Courage is often re-defined and misunderstood, and yet most could never comprehend the courage of the Ghanian men depicted in Esther O’Toole’s play The Crossing. As they leave their home villages in Ghana, they travel the stretches of the continent to try and reach in Europe – their land of opportunity.
The touching story follows three men - Adofo, Monday and Daddy - who are strangers to each other were it not for the desire to find a better life for themselves and their families in Europe, which looms ever closer yet remains just out of reach for the characters throughout the 90 minute escapade which stretches most of Africa, from Ghana to the Sahara to Tripoli. Adofo has been to Europe before on a dodgy student visa and longs to prove himself once more to his betrothed; Monday is a talented and ambitious youngster who is often protested to talk too much and Daddy, the last to join the trio, is the streetwise and self proclaimed President of the Ghanian camp at Libya’s borders.
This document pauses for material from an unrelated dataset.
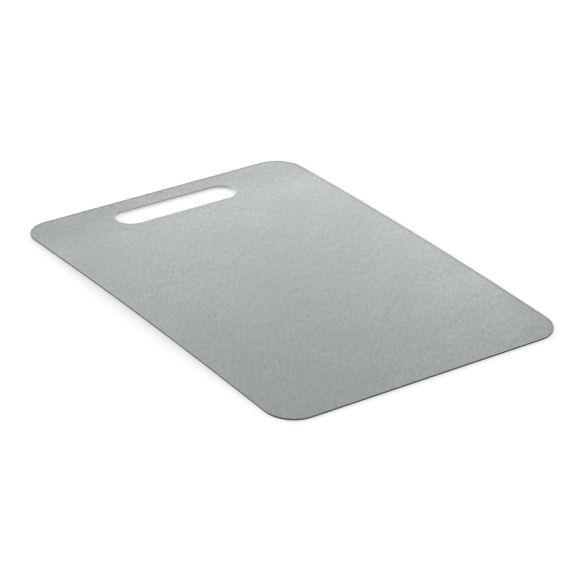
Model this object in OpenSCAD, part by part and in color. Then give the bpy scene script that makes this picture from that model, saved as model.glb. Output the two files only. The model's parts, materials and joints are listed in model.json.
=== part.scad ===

Michael Offei, Michael Kofi and Kwaku Boateng portray these tremendously brave men with charm and ease despite there being little more on Theatre 503’s stage to present their situation other than their great performances. A projection breaks up the scenes with an African geography lesson of sorts, literally mapping out each step, and ending with the name and location of each upcoming scene, providing a deep foundation and plot guide that seemingly intrigues the Ghanian characters as well as the audience. There is desert and jungle to find passage through, difficult dictator-types to negotiate with without losing an eye, fake papers to purchase and sly police to avoid, all while coping with the harsh weather conditions that Africa offers and the psychological hardships that such a trip cannot fail to cause. The direction, lighting and sound almost come together in harmony to bring the audience to each of these places, creating a scene of senses and imagination rather than trying to recreate them visually, which was ambitious and very well done. The director cleverly crams the actors into even smaller spaces as the story develops, illustrating the growing desperation of the situation and the characters.
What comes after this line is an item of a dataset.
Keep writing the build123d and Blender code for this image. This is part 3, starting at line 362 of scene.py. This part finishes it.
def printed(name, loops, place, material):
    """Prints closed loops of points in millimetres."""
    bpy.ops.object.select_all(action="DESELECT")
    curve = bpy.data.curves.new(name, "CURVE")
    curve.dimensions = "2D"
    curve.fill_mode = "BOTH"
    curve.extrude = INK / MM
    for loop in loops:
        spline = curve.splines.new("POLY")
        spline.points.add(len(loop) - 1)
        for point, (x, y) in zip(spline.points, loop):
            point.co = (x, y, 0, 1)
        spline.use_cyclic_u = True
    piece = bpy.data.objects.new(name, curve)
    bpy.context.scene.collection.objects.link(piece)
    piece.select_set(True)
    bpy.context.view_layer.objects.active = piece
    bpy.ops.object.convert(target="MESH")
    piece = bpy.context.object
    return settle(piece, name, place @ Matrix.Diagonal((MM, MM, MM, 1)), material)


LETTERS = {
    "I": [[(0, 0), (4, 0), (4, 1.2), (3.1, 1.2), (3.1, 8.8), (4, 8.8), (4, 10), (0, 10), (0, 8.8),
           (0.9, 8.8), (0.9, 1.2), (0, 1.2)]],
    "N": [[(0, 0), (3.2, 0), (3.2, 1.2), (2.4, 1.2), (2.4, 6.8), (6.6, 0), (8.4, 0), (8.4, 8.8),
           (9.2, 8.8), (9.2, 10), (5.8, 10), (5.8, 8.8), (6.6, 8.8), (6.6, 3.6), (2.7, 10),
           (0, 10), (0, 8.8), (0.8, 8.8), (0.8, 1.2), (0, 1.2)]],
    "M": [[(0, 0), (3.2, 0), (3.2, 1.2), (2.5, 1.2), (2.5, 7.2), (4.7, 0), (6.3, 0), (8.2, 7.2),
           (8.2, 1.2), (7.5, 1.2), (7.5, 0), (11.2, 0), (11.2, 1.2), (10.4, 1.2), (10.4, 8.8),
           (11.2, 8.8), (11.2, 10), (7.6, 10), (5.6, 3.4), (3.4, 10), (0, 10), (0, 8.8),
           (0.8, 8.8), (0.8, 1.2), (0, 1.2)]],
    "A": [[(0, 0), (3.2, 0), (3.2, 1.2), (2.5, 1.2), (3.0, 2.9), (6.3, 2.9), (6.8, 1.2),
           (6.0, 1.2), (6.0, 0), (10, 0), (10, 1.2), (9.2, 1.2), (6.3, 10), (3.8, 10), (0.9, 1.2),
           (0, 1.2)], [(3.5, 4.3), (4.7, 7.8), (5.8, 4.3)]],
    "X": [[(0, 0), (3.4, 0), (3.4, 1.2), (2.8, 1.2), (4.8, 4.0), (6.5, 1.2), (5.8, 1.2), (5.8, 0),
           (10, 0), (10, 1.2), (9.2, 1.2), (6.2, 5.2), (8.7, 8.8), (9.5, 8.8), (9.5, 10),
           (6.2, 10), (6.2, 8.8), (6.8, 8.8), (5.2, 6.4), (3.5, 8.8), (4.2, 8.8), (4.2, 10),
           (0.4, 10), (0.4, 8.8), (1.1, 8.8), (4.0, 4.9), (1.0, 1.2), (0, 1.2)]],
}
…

The companionship between the men proves vital to each of them in a variety of ways, from conversation to comfort to debate, in order for them to cope with the horrors and the challenges of their epic journey. Along with this companionship is the welcome distraction of the ever looming World Cup, which provides many a laugh amongst the very serious subject matter. Monday dreams of being a professional footballer (and musician and lover) for his country just like so many of this reviewer’s childhood friends and many of her older and supposedly wiser friends. This dream in men (of any age apparently) is worldwide and the scene that shows our three heroes' achingly tense wait for update texts from Monday’s easily distracted sister who watches the game back in Accra is so familiar and cleverly written that you find yourselves willing Ghana to win because, as with football-keen men in England, it would provide them with several days of unshakeable pride and distraction.
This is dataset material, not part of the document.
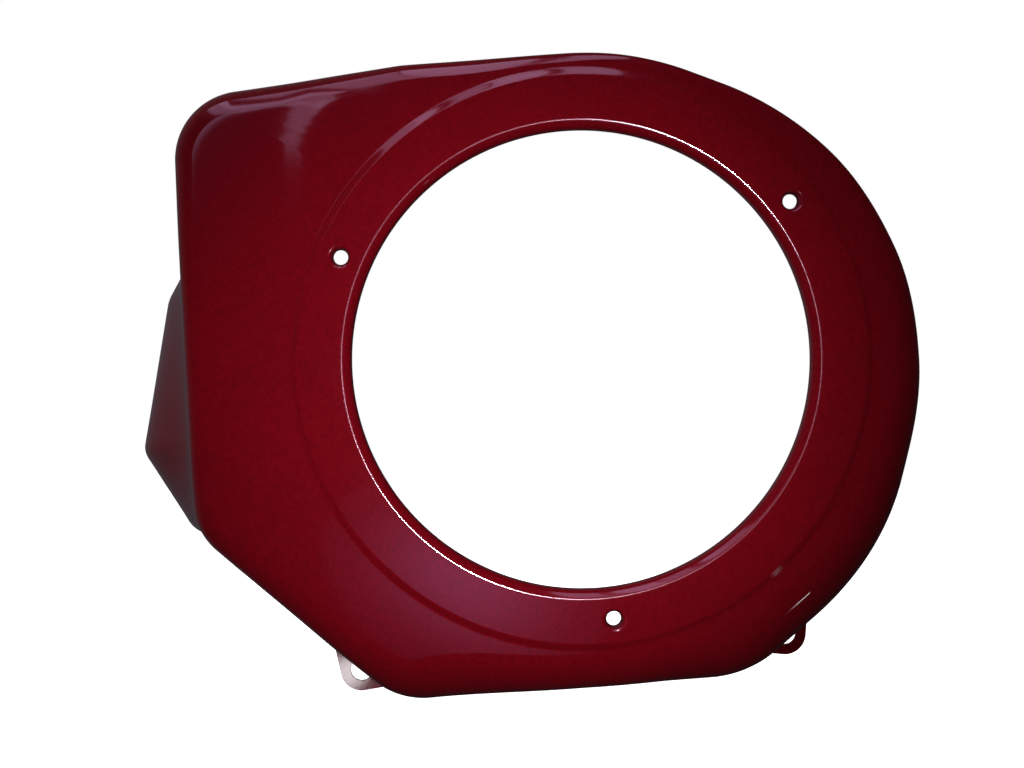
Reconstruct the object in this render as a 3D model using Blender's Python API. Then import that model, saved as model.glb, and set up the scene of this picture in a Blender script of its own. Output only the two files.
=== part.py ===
"""Fan cover of a small air-cooled engine: one painted pressing of sheet steel.

The crankshaft's axis is the Y axis. The seat for the starter looks along -Y, and the rear edge
lies in the plane y = 0, against the engine. +X is on the right of someone who faces the starter,
and +Z is up. All lengths are in metres.
"""
import math

import bmesh
import bpy
from mathutils import Vector

MM = 0.001

# Sheet and depth
SHEET = 1.2 * MM                     # thickness of the steel
DEPTH = 65.0 * MM                    # from the front of the seat to the rear edge
DRAFT = math.radians(1.0)            # the walls open towards the rear by this angle

# Opening for the starter, with a lip that is turned inwards
OPENING_RADIUS = 78.7 * MM
LIP_BEND = 3.5 * MM                  # outer radius of the lip's bend
LIP_STRAIGHT = 2.5 * MM              # straight edge behind the bend

# Raised round seat for the starter
SEAT_WIDTH = 13.6 * MM               # flat ring between the lip's bend and the step
SEAT_STEP = 5.0 * MM                 # width of the sloping step round the seat
SEAT_HEIGHT = 2.0 * MM               # the seat stands this far in front of the face
SEAT_MIDDLE = Vector((1.7 * MM, 0.0))    # centre of the step, a little to the right of the axis

# Threaded holes for the starter, drawn inwards from the seat as collars
SCREW_COUNT = 3
SCREW_FIRST = math.radians(37.1)     # direction of the first one
SCREW_FROM_OPENING = 10.5 * MM       # from the opening's edge to the holes' centres
SCREW_BORE = 2.55 * MM               # radius before the thread is cut, for a 6 mm screw
SCREW_ROUNDING = 1.5 * MM            # the sheet runs into the hole with this radius
COLLAR_WALL = 0.9 * MM
COLLAR_DEPTH = 4.6 * MM              # from the front of the seat to the collar's end

# The cover's outline is a band stretched round discs, each given by its centre and radius.
# The first three make the scroll, which widens clockwise from the crown, and grow with the seat.
SEAT_OUTER = OPENING_RADIUS + LIP_BEND + SEAT_WIDTH + SEAT_STEP
CROWN = (0.2 * MM, -2.3 * MM, SEAT_OUTER + 6.8 * MM)
SCROLL = (11.4 * MM, -4.8 * MM, SEAT_OUTER + 6.7 * MM)
TAIL = (23.5 * MM, -21.4 * MM, SEAT_OUTER - 9.7 * MM)
LOWER_RIGHT = (43.3 * MM, -71.3 * MM, 39.7 * MM)
LOWER_LEFT = (-54.5 * MM, -91.1 * MM, 26.3 * MM)
SIDE = (-112.4 * MM, -49.3 * MM, 21.0 * MM)
UPPER_LEFT = (-116.9 * MM, 69.1 * MM, 24.3 * MM)
TOP_BEND = (-58.3 * MM, 62.6 * MM, 38.9 * MM)
OUTLINE = (CROWN, SCROLL, TAIL, LOWER_RIGHT, LOWER_LEFT, SIDE, UPPER_LEFT, TOP_BEND)

# Rounded shoulder between face and wall: direction in degrees and radius there
SHOULDER = (
    (0, 13.0 * MM),
    (50, 8.5 * MM),
    (90, 4.4 * MM),
    (115, 6.0 * MM),
    (142, 9.5 * MM),
    (172, 5.0 * MM),
    (225, 6.5 * MM),
    (262, 8.0 * MM),
    (310, 15.0 * MM),
)

FACE_LEAST = 0.6 * MM                # flat that is always left between the seat and the shoulder

# The face falls away a little towards its upper left corner
FOLD_X = -98.0 * MM                  # the fold stands upright here
FOLD_ROUNDING = 12.0 * MM            # half of the width over which the sheet bends
FOLD_SLOPE = math.tan(math.radians(5.0))
FOLD_FROM = -10.0 * MM               # height at which the fold begins
FOLD_FULL = 85.0 * MM                # height at which it has its full slope

# Flare at the rear of the left wall, where the air leaves for the cylinder
FLARE_TOP = (-127.0 * MM, 52.0 * MM, 10.0 * MM)
FLARE_UPPER = (-145.6 * MM, 20.0 * MM, 11.0 * MM)
FLARE_TIP = (-157.8 * MM, -33.0 * MM, 8.0 * MM)
FLARE_LOWER = (-140.0 * MM, -55.8 * MM, 10.0 * MM)
FLARE_END = (-96.0 * MM, -80.0 * MM, 9.0 * MM)
FLARE_HUB = (0.0, 0.0, 40.0 * MM)    # closes the flare's outline round the axis
FLARE = (FLARE_TOP, FLARE_UPPER, FLARE_TIP, FLARE_LOWER, FLARE_END, FLARE_HUB)
FLARE_BLEND = 10.0 * MM              # width over which the flare runs into the wall

# Ears that bolt to the engine: direction from the axis in degrees, distance from the wall to the
# hole's centre, radius of the round end, and half of the angle in degrees that the ear spans
EAR_LOWER_LEFT = (236.0, 13.0 * MM, 8.2 * MM, 10.8)
EAR_LOWER_RIGHT = (308.0, 11.3 * MM, 8.2 * MM, 9.0)
EAR_UPPER_RIGHT = (30.0, 8.8 * MM, 7.2 * MM, 7.5)
EAR_UPPER_LEFT = (147.5, 9.0 * MM, 7.4 * MM, 7.0)
EARS = (EAR_LOWER_LEFT, EAR_LOWER_RIGHT, EAR_UPPER_RIGHT, EAR_UPPER_LEFT)
EAR_HOLE = 4.25 * MM
EAR_FILLET = 2.5 * MM                # bend between wall and ear
EAR_FOOT = 0.6 * MM                  # flat left beside the bend where an ear begins

# Fineness of the mesh
POINTS_ROUND = 96                    # round the cover
TURN_SHARE = 0.2                     # share of those points that goes by the outline's corners
FLARE_SHARE = 0.2                    # share that goes by the corners of the flared rear edge
LIP_STEPS = 4
STEP_STEPS = 5
FACE_STEPS = 3
SHOULDER_STEPS = 5
WALL_STEPS = 6
HOLE_POINTS = 24
EAR_STATIONS = 12                    # sections of an ear, from foot to foot
FILLET_STEPS = 4
OUTLINE_NORMALS = 720                # directions in the fine outline that gives those points
OUTLINE_PITCH = 1.0 * MM             # longest step along that outline's straights
SHARP_ANGLE = math.radians(40.0)     # edges that turn by more than this stay sharp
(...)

There is much potential for this play and I can’t wait to see where O’Toole takes it next, but this reviewer left a little more educated yet quite underwhelmed. This material should blow you away like a great Saharan sand storm, but you are left protected by familiarity and what felt like a slight fear to take the audience completely out of their comfort zone.
The Crossing is fascinating and will surely open a few eyes to the humanity of the immigrants that the media so often dehumanises and criminalises. You are left to understand that sometimes you are left with no choice except to take all your courage and dive right into a society that will not help or guide but simply judge you, purely for the chance of something better.